Besides fault tolerance, using multiple servers for scheduler
also has performance benefit. Different servers can be in charge of different jobs, which increases the responsiveness of the scheduling.
Each worker
snapshots its portion of the parameters to local disk periodically in the background and sends heartbeats to the scheduler
regularly. When a heartbeat timeout occurs, the scheduler
marks the corresponding node as offline and tries to restart the worker
process via ssh. If the node is inaccessible or the restart fails for a given number of times, the scheduler
reassigns the subnet of the crashed node to another node.
At a restart, the worker
checks whether it has a local snapshot of the parameters to be populated and whether the local snapshot is up-to-date against the global version on the parameter server
. If true, it will restore the parameters locally. Otherwise, it pulls the parameters from the parameter server
. Because inputs and outputs are not persistent, the lost inputs need to be regenerated by the upstream layers.
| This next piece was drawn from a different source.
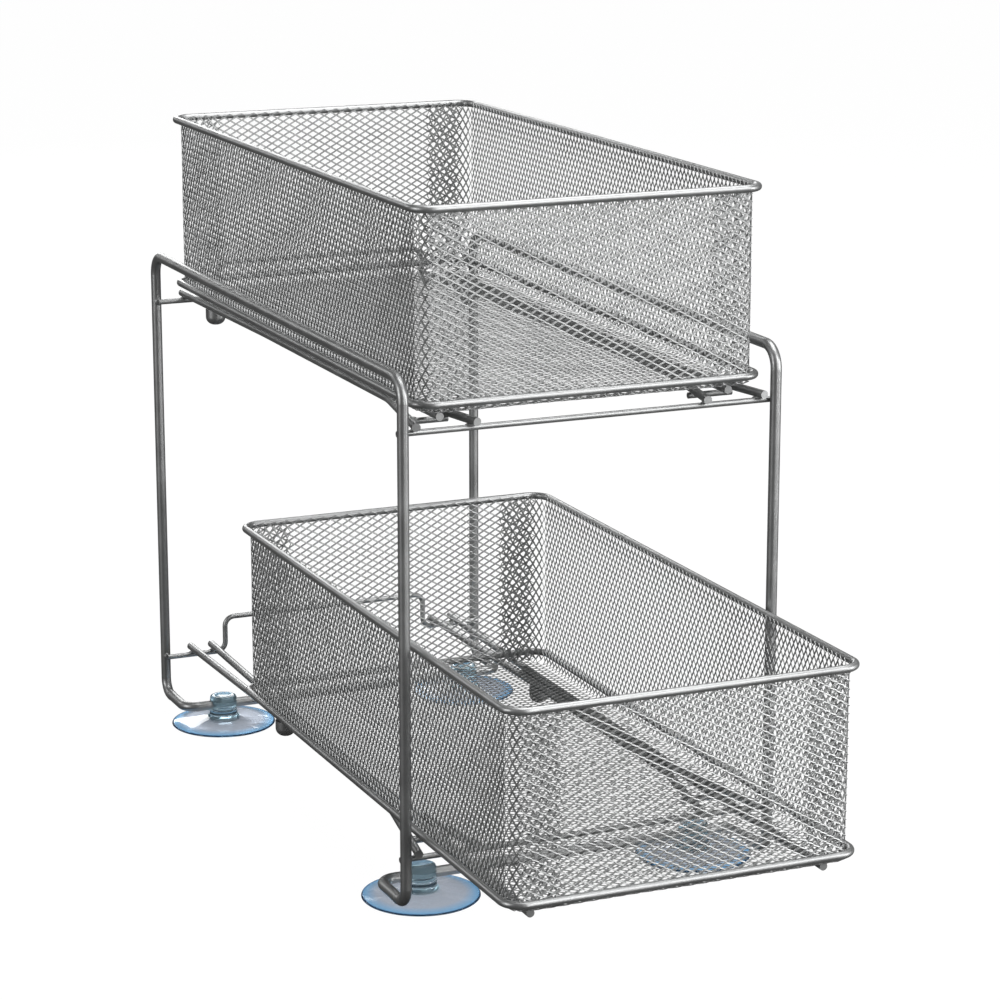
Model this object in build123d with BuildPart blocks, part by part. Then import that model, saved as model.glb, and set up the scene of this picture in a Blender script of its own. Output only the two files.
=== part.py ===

The fault tolerance of parameter server
is achieved by chain replication [7]. Each set of parameters have one master server and are replicated to k - 1 slave servers in pipeline. The replication is done asynchronously, i.e. the worker nodes do not need to wait till the finish of replication to begin training on the next mini-batch. There is a chance that the parameter server may crash before the replication is done. In this case, the updates to that parameter server are lost. Though this kind of lost is unacceptable in a general distributed file system, it is ok for parameter servers, thanks to the statistical robustness of the model.
The system is implemented in C++11 and CUDA. This section describes some choices we made in the implementation.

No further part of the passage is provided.